VERSION="22.04.5 LTS (Jammy Jellyfish)"
VERSION_CODENAME=jammy
ID=ubuntu
ID_LIKE=debian
HOME_URL="www.ubuntu.com/"
SUPPORT_URL="help.ubuntu.com/"
BUG_REPORT_URL="bugs.launchpad.net/ubuntu/"

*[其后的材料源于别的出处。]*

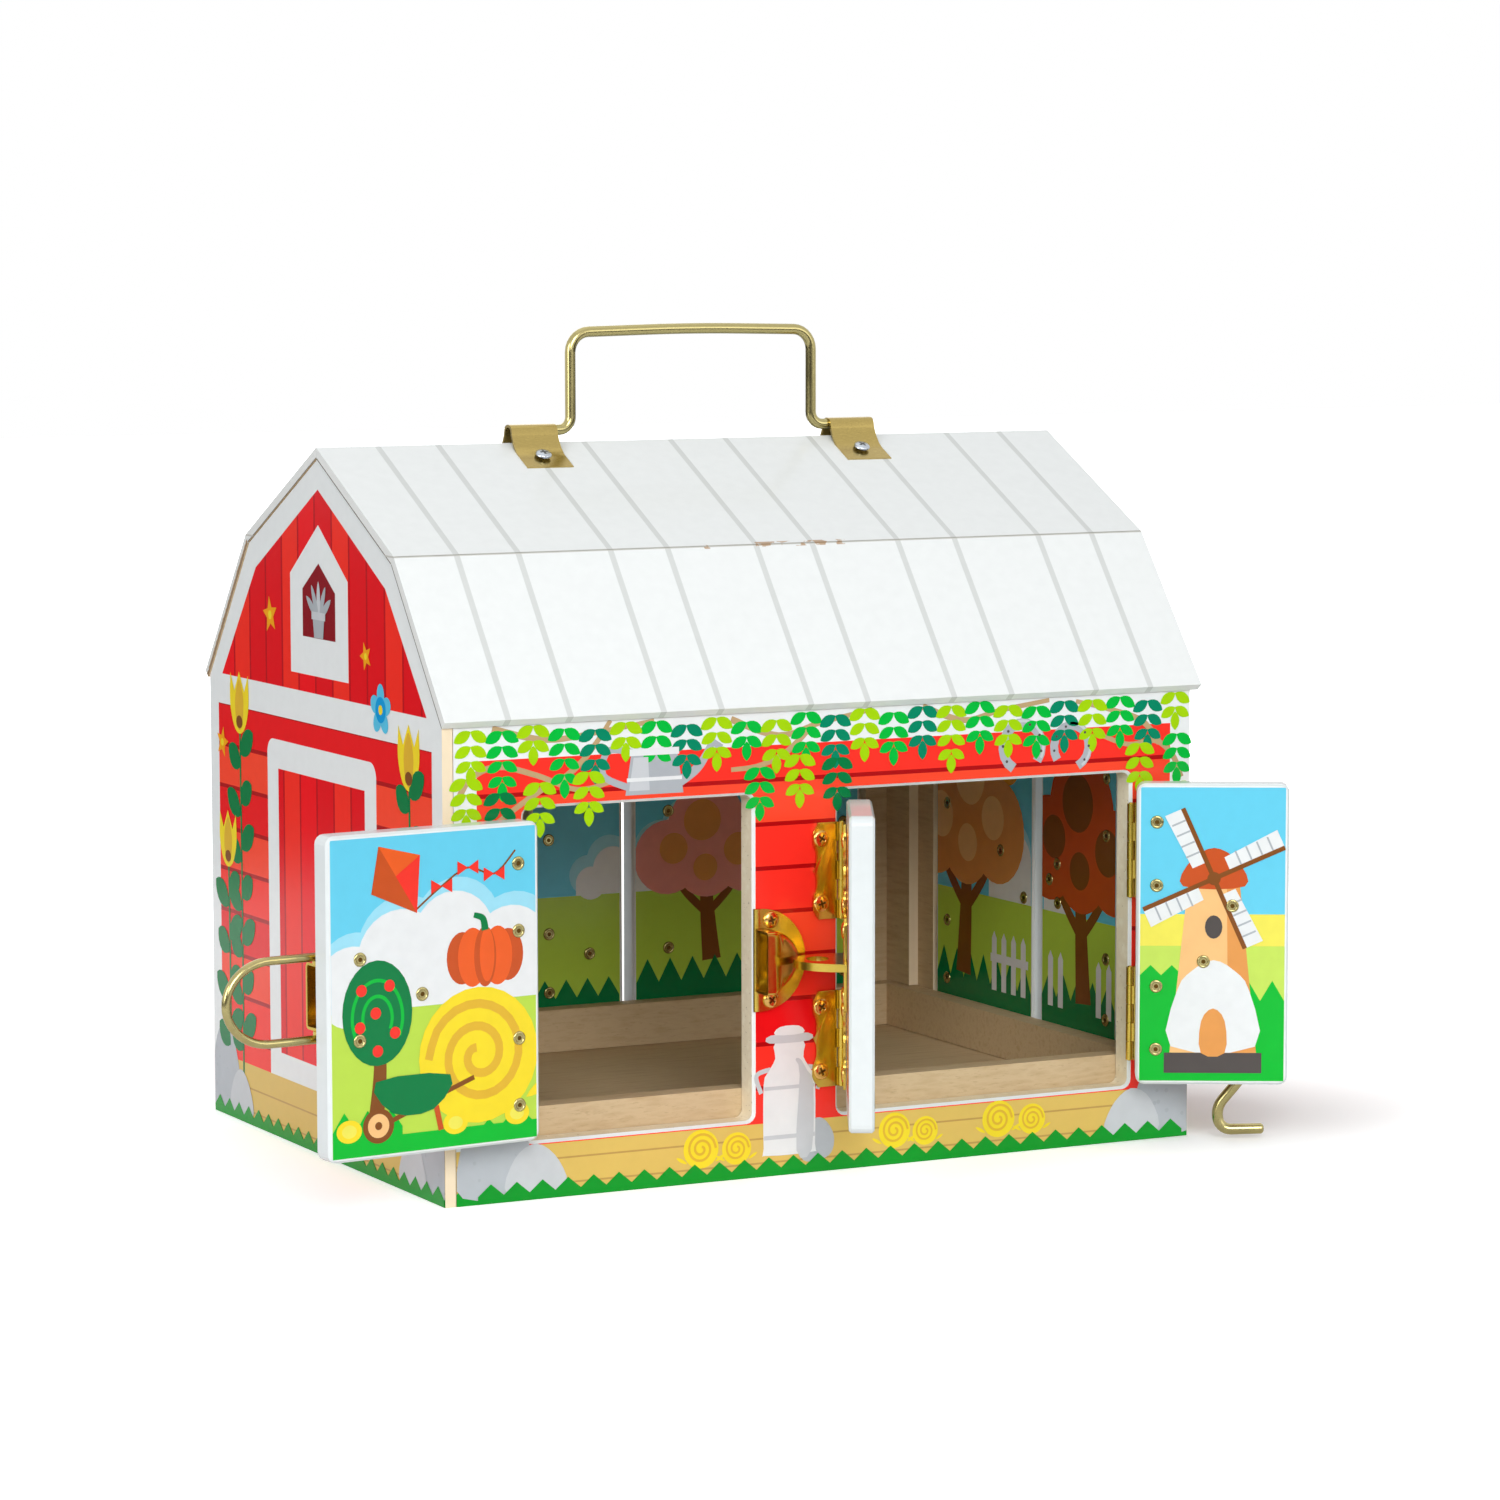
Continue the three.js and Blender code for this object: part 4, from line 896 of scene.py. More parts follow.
def hang_sprigs(name, face, places, pairs, greens, layer):
    """sprigs at their (u, v, shade) places on a face"""
    heading = math.atan2(face.normal.y, face.normal.x) + math.pi / 2
    spots = [(face.at(u, v, LIFT + LAYER * (layer + 0.5 * (index % 2))), (0, 0, heading), 1.0,
              shade) for index, (u, v, shade) in enumerate(places)]
    inputs = {label: ink(green) for label, green in zip(GREEN_LABELS, greens)}
    bake(name, SPRIGS, spots, {"Pairs": pairs, **inputs}, face.body, face.slot)


# Front wall pictures
# Leaf sprigs and twigs under the eave with a watering can and horseshoes among them, and a milk
# churn, small bales and stones in the grass.
FRONT = Face("barn_body", (0, -116.3), (1, 0), (0, -1), (-155.4, 159.9, 0.2, 177.4))
BACK = Face("barn_body", (0, 116.3), (-1, 0), (0, 1), (-159.9, 155.4, 0.2, 177.4))
BAND_TOP = 176.5
SPRIG_EVERY = 12.7
SPRIG_INSET = 6.8
SPRIG_SHADES = (0, 1, 0, 1, 2, 0, 1, 2)
TWIG_WIDE = (2.6, 1.7)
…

PRIVACY_POLICY_URL="www.ubuntu.com/legal/terms-and-policies/privacy-policy"
UBUNTU_CODENAME=jammy
启动的模型:qwen3-vl-235b
镜像启动:docker run \
--network=host \
--device /dev/dri:/dev/dri \
--device /dev/mxcd:/dev/mxcd \
--group-add video \
--runtime=runc \
--detach=true \
--shm-size 100gb \
--ulimit memlock=-1 \
-it \
cr.metax-tech.com/public-ai-release/maca/vllm-metax:0.12.0-maca.ai3.3.0.204-torch2.8-py312-ubuntu22.04-amd64
模型启动命令:vllm serve qwen3-vl-235b-a22 --tensor-parallel-size 8 --max-model-len 1024 --enable-chunked-prefill --max-num-batched-tokens 2048 --trust-remote-code --gpu-memory-utilization 0.80 --mm-processor-cache-gb 0
看样子是卡在多卡通信如何解决